* [Request]
Exactly the lines from the one containing "build_arm()" through the one containing "obj.parent = empty" must be returned; include both ends and nothing else.

== == ==

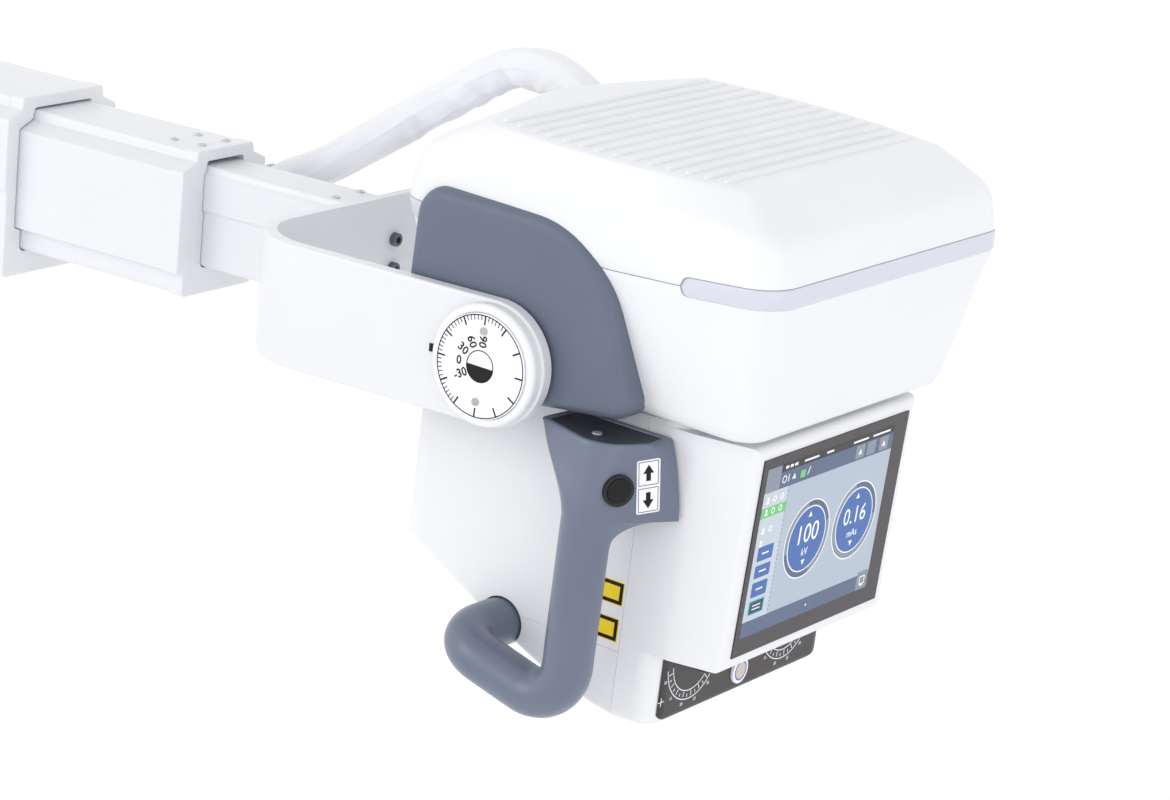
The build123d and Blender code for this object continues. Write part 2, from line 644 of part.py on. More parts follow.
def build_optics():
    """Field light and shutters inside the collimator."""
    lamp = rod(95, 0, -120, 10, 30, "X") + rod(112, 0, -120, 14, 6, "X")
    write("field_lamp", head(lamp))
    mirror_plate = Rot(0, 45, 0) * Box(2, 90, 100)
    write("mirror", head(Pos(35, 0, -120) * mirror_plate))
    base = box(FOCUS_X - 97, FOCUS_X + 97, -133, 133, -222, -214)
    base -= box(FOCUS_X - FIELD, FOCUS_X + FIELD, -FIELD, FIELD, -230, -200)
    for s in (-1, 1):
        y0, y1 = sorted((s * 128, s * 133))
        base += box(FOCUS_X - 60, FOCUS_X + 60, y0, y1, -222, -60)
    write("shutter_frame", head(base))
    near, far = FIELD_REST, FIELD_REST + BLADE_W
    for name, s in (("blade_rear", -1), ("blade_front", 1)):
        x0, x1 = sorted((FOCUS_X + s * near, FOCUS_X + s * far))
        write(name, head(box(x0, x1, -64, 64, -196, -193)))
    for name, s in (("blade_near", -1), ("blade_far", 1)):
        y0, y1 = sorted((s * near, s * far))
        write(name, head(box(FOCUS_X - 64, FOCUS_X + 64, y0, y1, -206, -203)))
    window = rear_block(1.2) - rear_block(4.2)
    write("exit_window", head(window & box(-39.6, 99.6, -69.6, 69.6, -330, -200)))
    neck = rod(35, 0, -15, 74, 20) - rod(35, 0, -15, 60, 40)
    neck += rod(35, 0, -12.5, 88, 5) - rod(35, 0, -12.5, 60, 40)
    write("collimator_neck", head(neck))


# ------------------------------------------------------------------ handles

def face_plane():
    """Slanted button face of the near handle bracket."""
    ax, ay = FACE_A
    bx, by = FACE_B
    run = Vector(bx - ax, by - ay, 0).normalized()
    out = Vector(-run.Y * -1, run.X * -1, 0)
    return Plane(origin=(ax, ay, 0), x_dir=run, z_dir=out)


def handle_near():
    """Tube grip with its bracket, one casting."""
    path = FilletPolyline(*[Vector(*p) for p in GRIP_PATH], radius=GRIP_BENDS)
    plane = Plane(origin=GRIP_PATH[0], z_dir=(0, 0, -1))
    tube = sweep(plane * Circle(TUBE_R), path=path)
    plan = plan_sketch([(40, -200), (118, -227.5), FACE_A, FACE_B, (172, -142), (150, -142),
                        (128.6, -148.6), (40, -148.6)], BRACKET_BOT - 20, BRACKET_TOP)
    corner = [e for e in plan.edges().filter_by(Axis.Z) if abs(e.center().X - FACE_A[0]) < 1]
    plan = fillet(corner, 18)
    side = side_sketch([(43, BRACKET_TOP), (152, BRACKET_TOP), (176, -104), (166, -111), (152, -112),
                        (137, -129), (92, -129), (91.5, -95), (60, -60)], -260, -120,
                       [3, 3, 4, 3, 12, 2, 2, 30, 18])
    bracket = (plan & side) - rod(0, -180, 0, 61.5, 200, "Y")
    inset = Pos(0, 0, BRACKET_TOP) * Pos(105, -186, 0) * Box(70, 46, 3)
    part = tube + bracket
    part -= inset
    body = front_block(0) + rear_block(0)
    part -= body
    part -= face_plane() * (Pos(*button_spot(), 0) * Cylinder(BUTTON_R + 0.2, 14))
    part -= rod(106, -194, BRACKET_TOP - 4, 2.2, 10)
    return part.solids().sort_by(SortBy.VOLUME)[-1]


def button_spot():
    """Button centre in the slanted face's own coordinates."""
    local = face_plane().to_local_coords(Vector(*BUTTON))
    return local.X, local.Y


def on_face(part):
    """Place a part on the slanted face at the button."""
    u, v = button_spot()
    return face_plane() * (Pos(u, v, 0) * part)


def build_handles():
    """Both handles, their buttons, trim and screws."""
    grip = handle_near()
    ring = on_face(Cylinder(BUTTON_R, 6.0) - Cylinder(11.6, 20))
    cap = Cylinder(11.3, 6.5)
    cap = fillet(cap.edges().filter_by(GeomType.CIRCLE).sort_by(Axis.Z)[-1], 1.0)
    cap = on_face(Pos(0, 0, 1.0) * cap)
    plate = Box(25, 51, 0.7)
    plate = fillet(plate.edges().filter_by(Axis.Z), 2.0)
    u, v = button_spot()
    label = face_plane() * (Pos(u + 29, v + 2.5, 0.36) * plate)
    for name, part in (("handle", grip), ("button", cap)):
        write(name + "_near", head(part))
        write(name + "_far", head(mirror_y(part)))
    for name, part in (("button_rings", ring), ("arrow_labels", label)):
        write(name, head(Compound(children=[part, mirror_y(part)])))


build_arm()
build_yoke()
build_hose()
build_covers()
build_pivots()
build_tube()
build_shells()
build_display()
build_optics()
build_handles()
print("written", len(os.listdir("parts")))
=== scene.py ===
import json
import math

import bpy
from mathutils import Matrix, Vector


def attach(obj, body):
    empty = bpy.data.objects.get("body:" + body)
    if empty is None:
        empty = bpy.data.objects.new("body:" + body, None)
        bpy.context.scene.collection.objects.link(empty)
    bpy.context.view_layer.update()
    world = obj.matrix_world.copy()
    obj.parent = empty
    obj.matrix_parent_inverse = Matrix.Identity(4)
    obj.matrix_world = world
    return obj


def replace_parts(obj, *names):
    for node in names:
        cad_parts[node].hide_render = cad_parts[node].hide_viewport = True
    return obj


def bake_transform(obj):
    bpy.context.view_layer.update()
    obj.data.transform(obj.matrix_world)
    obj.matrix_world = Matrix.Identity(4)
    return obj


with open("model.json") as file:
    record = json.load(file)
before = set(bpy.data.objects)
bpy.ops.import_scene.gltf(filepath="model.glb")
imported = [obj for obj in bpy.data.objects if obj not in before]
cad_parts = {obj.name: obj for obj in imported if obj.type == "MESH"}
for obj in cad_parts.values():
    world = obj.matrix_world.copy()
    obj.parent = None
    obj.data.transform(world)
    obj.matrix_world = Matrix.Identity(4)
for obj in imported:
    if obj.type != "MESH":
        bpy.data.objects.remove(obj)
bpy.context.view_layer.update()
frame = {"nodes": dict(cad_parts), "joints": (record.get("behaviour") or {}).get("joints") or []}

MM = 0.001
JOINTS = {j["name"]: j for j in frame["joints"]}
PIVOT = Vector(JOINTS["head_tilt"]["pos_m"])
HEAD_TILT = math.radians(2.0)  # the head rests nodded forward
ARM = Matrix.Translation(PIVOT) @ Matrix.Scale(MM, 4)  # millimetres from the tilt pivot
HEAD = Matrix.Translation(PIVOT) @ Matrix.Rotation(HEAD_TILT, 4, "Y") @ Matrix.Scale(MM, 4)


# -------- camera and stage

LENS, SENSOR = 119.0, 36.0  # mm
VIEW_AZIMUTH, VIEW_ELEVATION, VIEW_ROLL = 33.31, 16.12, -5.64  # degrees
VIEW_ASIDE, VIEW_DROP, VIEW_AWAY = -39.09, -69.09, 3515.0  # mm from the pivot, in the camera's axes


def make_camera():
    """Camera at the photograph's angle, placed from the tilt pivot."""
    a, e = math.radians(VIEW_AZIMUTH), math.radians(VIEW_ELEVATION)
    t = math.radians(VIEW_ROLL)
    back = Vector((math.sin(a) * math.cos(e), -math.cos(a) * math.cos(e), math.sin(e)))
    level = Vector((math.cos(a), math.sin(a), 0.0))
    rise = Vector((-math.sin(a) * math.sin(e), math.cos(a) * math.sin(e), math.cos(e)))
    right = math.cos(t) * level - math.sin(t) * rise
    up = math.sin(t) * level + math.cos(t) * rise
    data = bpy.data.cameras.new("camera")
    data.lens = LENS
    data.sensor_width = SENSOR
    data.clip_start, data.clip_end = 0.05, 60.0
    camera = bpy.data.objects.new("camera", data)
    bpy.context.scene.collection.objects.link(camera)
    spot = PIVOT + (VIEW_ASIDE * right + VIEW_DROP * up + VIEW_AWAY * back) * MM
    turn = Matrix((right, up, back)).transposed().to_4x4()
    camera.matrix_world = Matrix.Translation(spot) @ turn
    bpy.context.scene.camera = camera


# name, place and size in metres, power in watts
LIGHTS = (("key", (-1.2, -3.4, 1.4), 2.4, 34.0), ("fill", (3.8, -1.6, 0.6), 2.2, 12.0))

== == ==

* [Full solution]
build_arm()
build_yoke()
build_hose()
build_covers()
build_pivots()
build_tube()
build_shells()
build_display()
build_optics()
build_handles()
print("written", len(os.listdir("parts")))
=== scene.py ===
import json
import math

import bpy
from mathutils import Matrix, Vector


def attach(obj, body):
    empty = bpy.data.objects.get("body:" + body)
    if empty is None:
        empty = bpy.data.objects.new("body:" + body, None)
        bpy.context.scene.collection.objects.link(empty)
    bpy.context.view_layer.update()
    world = obj.matrix_world.copy()
    obj.parent = empty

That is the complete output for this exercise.